** Start Source data **

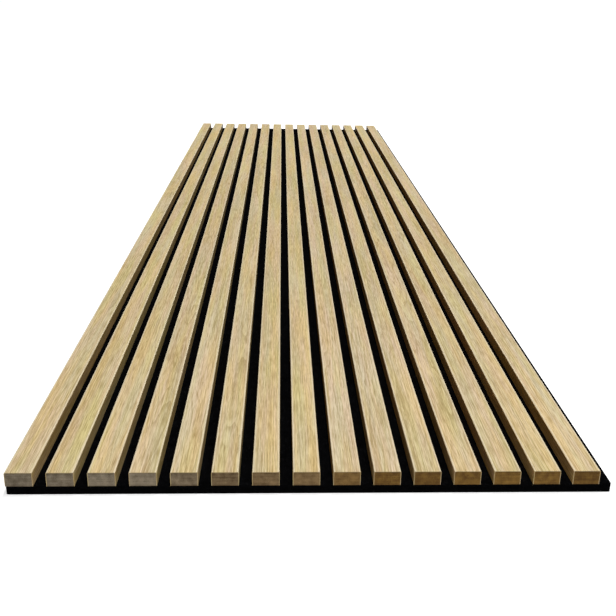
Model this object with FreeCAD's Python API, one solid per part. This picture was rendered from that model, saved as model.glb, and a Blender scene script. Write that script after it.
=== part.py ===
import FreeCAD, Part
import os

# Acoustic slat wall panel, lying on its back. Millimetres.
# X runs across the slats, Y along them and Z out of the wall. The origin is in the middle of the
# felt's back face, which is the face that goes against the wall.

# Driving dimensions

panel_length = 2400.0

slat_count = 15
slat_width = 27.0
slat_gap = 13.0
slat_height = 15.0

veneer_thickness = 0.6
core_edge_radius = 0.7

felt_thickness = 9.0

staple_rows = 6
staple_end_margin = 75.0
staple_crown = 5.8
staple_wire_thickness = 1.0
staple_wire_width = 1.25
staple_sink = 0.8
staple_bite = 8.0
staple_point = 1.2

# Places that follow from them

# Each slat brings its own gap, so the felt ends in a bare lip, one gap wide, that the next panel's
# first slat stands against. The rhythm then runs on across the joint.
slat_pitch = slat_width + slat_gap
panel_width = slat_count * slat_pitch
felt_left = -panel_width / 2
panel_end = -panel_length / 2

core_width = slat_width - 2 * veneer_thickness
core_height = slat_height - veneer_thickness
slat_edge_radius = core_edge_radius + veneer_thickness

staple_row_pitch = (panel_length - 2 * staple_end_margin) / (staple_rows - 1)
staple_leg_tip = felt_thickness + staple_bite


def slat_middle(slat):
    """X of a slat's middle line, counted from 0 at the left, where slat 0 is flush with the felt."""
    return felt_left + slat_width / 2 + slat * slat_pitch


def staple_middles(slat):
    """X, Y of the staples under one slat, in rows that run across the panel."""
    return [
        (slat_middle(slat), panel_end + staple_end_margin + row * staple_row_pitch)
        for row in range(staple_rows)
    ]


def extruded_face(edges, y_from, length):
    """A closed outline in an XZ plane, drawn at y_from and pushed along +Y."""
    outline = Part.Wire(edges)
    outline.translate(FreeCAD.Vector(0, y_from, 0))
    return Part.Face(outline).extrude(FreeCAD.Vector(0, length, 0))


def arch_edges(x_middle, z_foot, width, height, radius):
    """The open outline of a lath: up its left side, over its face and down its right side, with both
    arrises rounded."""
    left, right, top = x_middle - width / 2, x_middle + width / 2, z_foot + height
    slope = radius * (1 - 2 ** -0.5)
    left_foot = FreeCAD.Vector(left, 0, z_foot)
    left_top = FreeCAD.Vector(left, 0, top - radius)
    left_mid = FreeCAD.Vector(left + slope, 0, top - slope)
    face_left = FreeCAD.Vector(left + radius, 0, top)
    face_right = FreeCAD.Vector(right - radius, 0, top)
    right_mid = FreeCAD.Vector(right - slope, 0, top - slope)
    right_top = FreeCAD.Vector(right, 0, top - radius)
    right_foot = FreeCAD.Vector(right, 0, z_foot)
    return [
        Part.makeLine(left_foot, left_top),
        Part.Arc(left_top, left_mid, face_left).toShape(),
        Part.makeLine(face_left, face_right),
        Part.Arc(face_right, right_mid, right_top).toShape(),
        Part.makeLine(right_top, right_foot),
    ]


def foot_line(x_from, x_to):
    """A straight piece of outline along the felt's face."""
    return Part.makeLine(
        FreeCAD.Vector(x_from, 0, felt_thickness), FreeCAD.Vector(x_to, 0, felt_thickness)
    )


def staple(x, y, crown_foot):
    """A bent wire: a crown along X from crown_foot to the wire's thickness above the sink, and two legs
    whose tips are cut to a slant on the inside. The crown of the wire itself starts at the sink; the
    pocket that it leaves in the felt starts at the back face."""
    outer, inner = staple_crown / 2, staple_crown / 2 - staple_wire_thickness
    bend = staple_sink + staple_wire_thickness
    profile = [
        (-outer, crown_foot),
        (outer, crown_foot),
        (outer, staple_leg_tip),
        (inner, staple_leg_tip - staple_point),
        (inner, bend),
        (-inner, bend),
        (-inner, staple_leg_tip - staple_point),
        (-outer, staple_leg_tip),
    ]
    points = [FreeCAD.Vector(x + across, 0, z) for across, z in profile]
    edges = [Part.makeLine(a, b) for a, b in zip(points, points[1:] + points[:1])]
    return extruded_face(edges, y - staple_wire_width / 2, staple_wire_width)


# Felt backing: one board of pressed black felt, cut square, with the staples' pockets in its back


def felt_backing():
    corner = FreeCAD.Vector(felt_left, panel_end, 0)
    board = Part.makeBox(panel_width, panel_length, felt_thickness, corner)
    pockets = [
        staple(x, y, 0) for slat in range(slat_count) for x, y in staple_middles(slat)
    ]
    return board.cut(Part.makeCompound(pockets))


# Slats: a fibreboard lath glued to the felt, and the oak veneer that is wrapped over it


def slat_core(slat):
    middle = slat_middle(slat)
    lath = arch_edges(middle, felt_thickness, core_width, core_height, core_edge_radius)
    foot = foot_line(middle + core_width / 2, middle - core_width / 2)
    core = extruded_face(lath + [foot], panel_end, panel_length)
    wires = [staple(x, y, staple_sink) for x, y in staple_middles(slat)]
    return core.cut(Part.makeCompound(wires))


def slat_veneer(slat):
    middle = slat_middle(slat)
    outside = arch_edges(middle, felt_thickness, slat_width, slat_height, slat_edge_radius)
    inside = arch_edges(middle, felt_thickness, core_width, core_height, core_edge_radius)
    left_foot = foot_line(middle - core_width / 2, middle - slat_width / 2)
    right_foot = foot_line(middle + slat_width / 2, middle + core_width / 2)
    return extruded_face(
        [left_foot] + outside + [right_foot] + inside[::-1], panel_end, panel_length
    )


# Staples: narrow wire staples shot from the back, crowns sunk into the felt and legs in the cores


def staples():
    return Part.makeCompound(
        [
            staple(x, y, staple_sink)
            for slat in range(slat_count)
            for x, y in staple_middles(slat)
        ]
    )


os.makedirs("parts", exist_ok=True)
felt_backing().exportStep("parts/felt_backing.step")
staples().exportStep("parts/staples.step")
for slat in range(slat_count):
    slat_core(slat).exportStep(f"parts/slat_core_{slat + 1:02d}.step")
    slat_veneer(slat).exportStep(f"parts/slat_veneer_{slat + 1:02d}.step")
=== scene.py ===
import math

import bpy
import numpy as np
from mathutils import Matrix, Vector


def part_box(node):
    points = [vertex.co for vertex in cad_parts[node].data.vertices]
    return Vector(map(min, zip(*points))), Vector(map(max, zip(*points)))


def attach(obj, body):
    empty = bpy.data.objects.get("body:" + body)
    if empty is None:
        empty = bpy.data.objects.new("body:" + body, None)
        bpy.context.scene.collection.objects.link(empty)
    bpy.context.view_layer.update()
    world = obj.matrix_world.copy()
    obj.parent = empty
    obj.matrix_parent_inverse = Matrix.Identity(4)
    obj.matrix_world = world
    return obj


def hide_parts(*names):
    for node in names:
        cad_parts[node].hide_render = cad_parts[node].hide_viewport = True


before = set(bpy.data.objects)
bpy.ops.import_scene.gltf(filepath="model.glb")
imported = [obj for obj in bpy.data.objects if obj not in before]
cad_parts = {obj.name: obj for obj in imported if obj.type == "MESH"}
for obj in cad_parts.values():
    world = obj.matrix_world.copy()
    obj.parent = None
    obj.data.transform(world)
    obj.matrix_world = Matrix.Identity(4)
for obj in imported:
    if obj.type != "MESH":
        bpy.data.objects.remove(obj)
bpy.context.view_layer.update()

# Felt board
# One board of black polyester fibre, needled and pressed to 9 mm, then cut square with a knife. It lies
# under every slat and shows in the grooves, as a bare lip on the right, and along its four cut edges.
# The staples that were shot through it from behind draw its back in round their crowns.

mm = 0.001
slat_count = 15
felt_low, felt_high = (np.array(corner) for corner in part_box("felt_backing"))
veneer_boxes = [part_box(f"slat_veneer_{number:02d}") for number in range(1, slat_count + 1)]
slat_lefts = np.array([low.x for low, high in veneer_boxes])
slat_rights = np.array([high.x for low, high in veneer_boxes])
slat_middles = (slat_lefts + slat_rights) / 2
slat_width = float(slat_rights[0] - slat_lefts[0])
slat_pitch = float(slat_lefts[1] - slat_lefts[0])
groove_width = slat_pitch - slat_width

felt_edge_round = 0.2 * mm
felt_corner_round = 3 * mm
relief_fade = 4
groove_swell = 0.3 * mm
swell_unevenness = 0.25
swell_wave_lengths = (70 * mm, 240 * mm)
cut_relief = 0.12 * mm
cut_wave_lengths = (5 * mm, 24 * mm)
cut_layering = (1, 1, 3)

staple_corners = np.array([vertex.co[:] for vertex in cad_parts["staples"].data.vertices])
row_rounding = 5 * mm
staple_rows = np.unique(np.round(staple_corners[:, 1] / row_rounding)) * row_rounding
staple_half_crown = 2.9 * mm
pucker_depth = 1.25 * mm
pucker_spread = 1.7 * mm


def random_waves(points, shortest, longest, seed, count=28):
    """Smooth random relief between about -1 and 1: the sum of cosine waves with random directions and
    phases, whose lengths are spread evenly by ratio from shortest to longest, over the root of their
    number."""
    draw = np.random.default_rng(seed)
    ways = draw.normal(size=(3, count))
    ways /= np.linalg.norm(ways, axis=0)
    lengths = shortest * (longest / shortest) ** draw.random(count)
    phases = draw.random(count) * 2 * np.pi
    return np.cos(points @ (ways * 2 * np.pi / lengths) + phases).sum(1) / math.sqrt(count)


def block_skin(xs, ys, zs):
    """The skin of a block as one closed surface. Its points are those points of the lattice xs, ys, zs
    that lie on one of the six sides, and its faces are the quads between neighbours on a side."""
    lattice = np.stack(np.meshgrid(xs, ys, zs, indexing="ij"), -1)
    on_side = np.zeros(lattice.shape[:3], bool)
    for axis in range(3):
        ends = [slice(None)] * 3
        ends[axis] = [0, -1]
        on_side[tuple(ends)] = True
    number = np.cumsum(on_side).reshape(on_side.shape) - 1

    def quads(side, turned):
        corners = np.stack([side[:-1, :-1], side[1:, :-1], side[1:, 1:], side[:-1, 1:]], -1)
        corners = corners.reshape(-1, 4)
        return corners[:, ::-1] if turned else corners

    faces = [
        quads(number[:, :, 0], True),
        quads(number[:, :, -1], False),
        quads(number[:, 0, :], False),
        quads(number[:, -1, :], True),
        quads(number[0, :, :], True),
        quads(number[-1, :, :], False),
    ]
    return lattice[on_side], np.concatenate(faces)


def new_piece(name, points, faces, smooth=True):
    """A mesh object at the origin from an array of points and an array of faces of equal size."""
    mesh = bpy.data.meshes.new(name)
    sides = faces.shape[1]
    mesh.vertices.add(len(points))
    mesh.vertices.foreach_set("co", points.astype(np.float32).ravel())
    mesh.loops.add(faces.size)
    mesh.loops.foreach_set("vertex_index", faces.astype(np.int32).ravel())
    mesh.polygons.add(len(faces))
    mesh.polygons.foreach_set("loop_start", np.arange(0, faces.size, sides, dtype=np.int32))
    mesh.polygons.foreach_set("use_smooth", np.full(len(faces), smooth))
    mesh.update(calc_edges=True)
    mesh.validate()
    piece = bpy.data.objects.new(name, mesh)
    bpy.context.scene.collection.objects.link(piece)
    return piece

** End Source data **

● Stated exercise:
Return exactly the lines from the line that has "# Staples: narrow" to the line that has "obj.parent = None", both of them included.

● Worked solution:
# Staples: narrow wire staples shot from the back, crowns sunk into the felt and legs in the cores


def staples():
    return Part.makeCompound(
        [
            staple(x, y, staple_sink)
            for slat in range(slat_count)
            for x, y in staple_middles(slat)
        ]
    )


os.makedirs("parts", exist_ok=True)
felt_backing().exportStep("parts/felt_backing.step")
staples().exportStep("parts/staples.step")
for slat in range(slat_count):
    slat_core(slat).exportStep(f"parts/slat_core_{slat + 1:02d}.step")
    slat_veneer(slat).exportStep(f"parts/slat_veneer_{slat + 1:02d}.step")
=== scene.py ===
import math

import bpy
import numpy as np
from mathutils import Matrix, Vector


def part_box(node):
    points = [vertex.co for vertex in cad_parts[node].data.vertices]
    return Vector(map(min, zip(*points))), Vector(map(max, zip(*points)))


def attach(obj, body):
    empty = bpy.data.objects.get("body:" + body)
    if empty is None:
        empty = bpy.data.objects.new("body:" + body, None)
        bpy.context.scene.collection.objects.link(empty)
    bpy.context.view_layer.update()
    world = obj.matrix_world.copy()
    obj.parent = empty
    obj.matrix_parent_inverse = Matrix.Identity(4)
    obj.matrix_world = world
    return obj


def hide_parts(*names):
    for node in names:
        cad_parts[node].hide_render = cad_parts[node].hide_viewport = True


before = set(bpy.data.objects)
bpy.ops.import_scene.gltf(filepath="model.glb")
imported = [obj for obj in bpy.data.objects if obj not in before]
cad_parts = {obj.name: obj for obj in imported if obj.type == "MESH"}
for obj in cad_parts.values():
    world = obj.matrix_world.copy()
    obj.parent = None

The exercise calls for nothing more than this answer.